Canadian Hematology Today.
3 issues per year (March, June, October)
Canadian Hematology Today reserves the right to reject any manuscript on the basis of unethical conduct.
Research involving human experiments should comply with the Tri-Council (CIHR, NSERC, SSHRC) joint policy on research ethics, as well as all applicable legal and regulatory requirements.
Any article involving human research must include a statement that ethical approval was obtained (or a statement that ethical approval was not required and why) as well as a statement that the participants gave informed consent before taking part (or a statement that consent was not required and why).
Where images include recognizable individuals, living or deceased, authors must ensure that consent for publication has been given. Patient privacy and anonymity should be prioritized and preserved.
Any research involving animal experiments must fully comply with relevant local, national, and institutional regulatory principles and licensing arrangements. Research should be developed in accordance with the recommendations of the Canadian Council on Animal Care (CCAC).

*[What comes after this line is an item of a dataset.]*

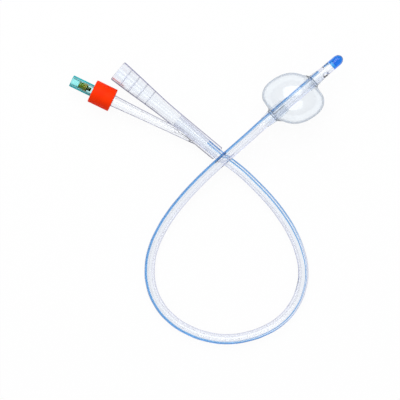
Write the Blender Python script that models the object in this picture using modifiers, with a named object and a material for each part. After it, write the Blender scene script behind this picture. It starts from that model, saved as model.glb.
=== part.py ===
"""Two-way silicone Foley catheter, size 16 French, lying on a flat surface with its balloon inflated.

Lengths are in millimetres and angles in degrees; the helpers turn them into metres and radians.
The floor is z = 0 and +Z is up. The drainage funnel points along -X, and the shaft leaves its
connector along +X, runs clockwise round a loop, passes over itself just past the connector and
ends in the balloon and the tip.
"""

import math

import bmesh
import bpy
from mathutils import Matrix, Vector

MM = 0.001
FIT = 0.05  # clearance between two pieces that are bonded or pressed together

# The shaft, and the two channels inside it
SHAFT_R = 5.33 / 2
DRAIN_R = 1.4
FILL_R = 0.35
FILL_OFF_AXIS = 2.02
FILL_FROM_STRIPE = 255
SHAFT_SIDES = 16
DRAIN_SIDES = 12
FILL_SIDES = 6
STEPS_PER_POINT = 2

# The coloured line laid into the shaft's wall
STRIPE_HALF_W = 0.9
STRIPE_DEPTH = 0.5
STRIPE_FIT = 0.04

# The connector, measured back from the end that the shaft leaves
TRUNK_R = 3.9
CONNECTOR_L = 67.1
MOUTH_OUTER_R = 5.75
MOUTH_BORE_R = 4.55
SHAFT_DEPTH = 27.1
FLARE_END = 4.7
FLARED_SHAFT = 1.25
FLARED_DRAIN = 1.6
RIB_PITCH = 5.45
RIB_COUNT = 4
RIB_H = 0.24
RIB_HALF_W = 0.3
ARM_APEX = 4.45
ARM_ANGLE = 13.9

# The funnel's side before its mouth: how far back from the trunk's end, and radius there
FUNNEL_SIDE = [(56.0, 5.25), (50.0, 4.85), (43.5, 4.45), (37.0, 4.12), (30.0, 3.98)]
TRUNK_FROM = 20.0

# The filling arm, its colour sleeve and its valve, measured out from where the two arms' axes meet
ARM_L = 65.8
ARM_END_R = 3.03
ARM_FROM = 2.0
ARM_SIDE = [(8.0, 1.95), (25.0, 2.2), (40.0, 2.5), (50.0, 2.8)]
ARM_START_R = 1.8
ARM_BORE_FROM = 19.0
ARM_BORE_START_R = 0.7
ARM_BORE_SIDE = [(35.0, 1.35)]
ARM_BORE_R = 1.75
SLEEVE_ON_ARM = 9.4
SLEEVE_L = 11.7
SLEEVE_R = 6.1
SLEEVE_CHAMFER = 0.5
VALVE_L = 14.1
VALVE_R = 3.08
LUER_R = 4.27 / 2
LUER_TAPER = 0.03
LUER_DEPTH = 4.2
CHAMBER_R = 2.5
THROAT_L = 2.7
BASE_FLANGE = 1.3
NIPPLE_L = 5.4
NIPPLE_R = 1.7
HEAD_L = 5.0
STEM_R = 1.0
PLUNGER_TRAVEL = 1.5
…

Individual participants in studies have the right to decide what happens to identifiable personal data gathered, to what they have said during a study or an interview, as well as to any photograph that was taken. This is especially true concerning images of vulnerable people (e.g. minors, patients, refugees, etc) or the use of images in sensitive contexts. In many instances authors will need to secure written consent before including images.
Identifying details of the participants that were studied should not be included in written descriptions unless the information is essential for scholarly purposes and the participant gave written informed consent for publication.
In cases where complete anonymity is difficult to achieve, informed consent for publication should be obtained if there is any doubt.
Data Privacy & Confidentiality
Information collected for research purposes is confidential, and must not be misused or wrongfully disclosed. Any data included in articles should be anonymized and non-identifiable to the greatest possible extent.
Research involving secondary use of previously collected data, which includes data originally collected for other research purposes as well as data collected for non-research purposes, must protect individuals' privacy and be non-identifiable. Consent for secondary use of data should be obtained whenever a possibility exists that individuals could be identified.
Canadian Hematology Today publishes exclusively original content that has not previously been published. Authors must disclose details of any related papers that they have published or which are under review or pending publication by another journal.
Canadian Hematology Today condemns all forms of plagiarism, including self-plagiarism.
Plagiarism is the use of others' ideas or words without attribution, presenting them as original rather than derived from an existing source. The editorial team is responsible for screening all submitted manuscripts for incidences of plagiarism.
Self-plagiarism (also called "text recycling") involves using one's own previously published writing without citing it formally, and must be avoided or clarified.
Copyright & Licensing
Copyright of all content published in Canadian Hematology Today is obtained and owned by its publisher, Catalytic Health. Authors retain the right to present, orally or otherwise, information and other parts of their work, provided the published source is acknowledged. To reuse or republish article content, in full or in part, for commercial purposes, permission must be obtained from the publisher.
Articles published by Canadian Hematology Today are licensed under CC BY-NC 4.0, and may be copied, printed, redistributed, or linked-to in full for any non-commercial purpose provided the source is cited.
Corrections & Retractions
Canadian Hematology Today will issue corrections, retraction statements and other post-publication updates including Editorial Expressions of Concern on published content as appropriate. Substantial errors to supplementary information are corrected in the same manner as amendments to the main article.
When making corrections to articles, in the majority of cases the original article is corrected and is linked to and from the published amendment notice, which details the original error. For the sake of transparency, when changes made to the original article affect data in figures, tables or text (for example, when data points/error bars change or curves require redrawing) the amendment notice will reproduce the original data. When it is not possible to correct the original article in both HTML and PDF versions (for example, articles published many years before the error is raised) the article will remain unchanged but will link to and from the published amendment notice.
Canadian Hematology Today welcomes discussion of articles post-publication in the form of letters to the editor. Please submit comments and inquiries by email to email@example.com.
All advertisements and commercially sponsored publications are independent from editorial decisions. Canadian Hematology Today does not endorse any product or service marked as an advertisement or promoted by a sponsor in Canadian Hematology Today publications. Editorial content is not compromised by commercial or financial interests, nor by any specific arrangements with advertising clients or sponsors.
All advertisements for drug-specific campaigns must comply with the relevant Canadian legislation that regulates advertising. All advertisements should be correct and rational (not exaggerated or sensationalized), may not be deceptive or misleading, and must be verifiable. Advertisements should clearly identify the advertiser and the product or service being offered, and must be distinct in appearance from editorial content.